I'm the same as topflight some shorter chipping about 25m at the most. I've got a couple of little dips in my yard so there great for practising little chip ups that are around some greens.


----------



## 373 (Jun 9, 2006)

I live 3 houses down from a middle school with a big field behind it. There are some parts of the grass that are almost like bermuda, maybe some strain of it. I'll occasionally hit a shag bag of wedges off that, but there isn't much room in that little corner.

I do putt on the bedroom carpet a lot though.


----------



## Fourputt (Nov 18, 2006)

I'm only 10 minutes away from an excellent short game practice area at a local course, and it doesn't cost anything to go over there and practice as long as I want. My home course is only 15 minutes away, and it also has a good short game practice area, so I don't need to be digging up my yard making divots.  Most of the courses near me have short game areas, with practice bunkers and good to fair greens for chipping and pitching only.... separate from the practice putting green. :thumbsup:


----------



## BigBen88 (Apr 5, 2008)

Fourputt said:


> I'm only 10 minutes away from an excellent short game practice area at a local course, and it doesn't cost anything to go over there and practice as long as I want. My home course is only 15 minutes away, and it also has a good short game practice area, so I don't need to be digging up my yard making divots.  Most of the courses near me have short game areas, with practice bunkers and good to fair greens for chipping and pitching only.... separate from the practice putting green. :thumbsup:



wow I bet thats nice


----------



## King Woods (Feb 18, 2008)

When I was really young I used to use my living room as a driving range (with wiffle golf balls of course)...until my mother took a look at the wall, noticing that I'd been hitting it on accident. I haven't played golf near a house since.


----------



## broken tee (Jan 13, 2008)

King Woods said:


> When I was really young I used to use my living room as a driving range (with wiffle golf balls of course)...until my mother took a look at the wall, noticing that I'd been hitting it on accident. I haven't played golf near a house since.
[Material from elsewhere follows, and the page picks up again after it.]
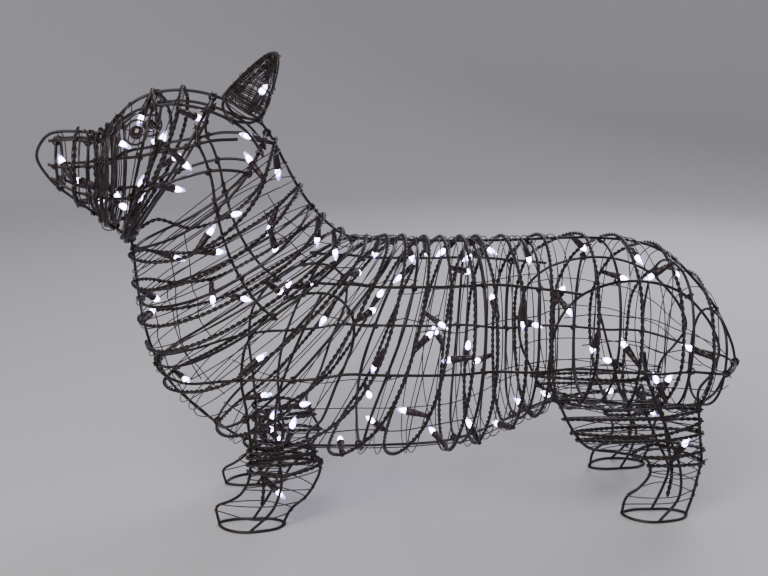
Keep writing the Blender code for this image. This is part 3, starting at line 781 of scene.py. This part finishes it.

I can't do anything in my yard,my master didn't like my chipping area. So I go to a range  poor me


----------



## cbwheeler (Apr 9, 2007)

I used to pitch balls into my pool when I was younger. Mom didn't like that very much, heh.

I don't really care for chipping at home b/c so much of it is dependent on ball spin and how the green reacts to it, however it is good to hone your stroke to build confidence. Pitching is great to do at home b/c it is mostly about distance control and not as much about spin. If you can get that down, you're closer to birdies and pars.


----------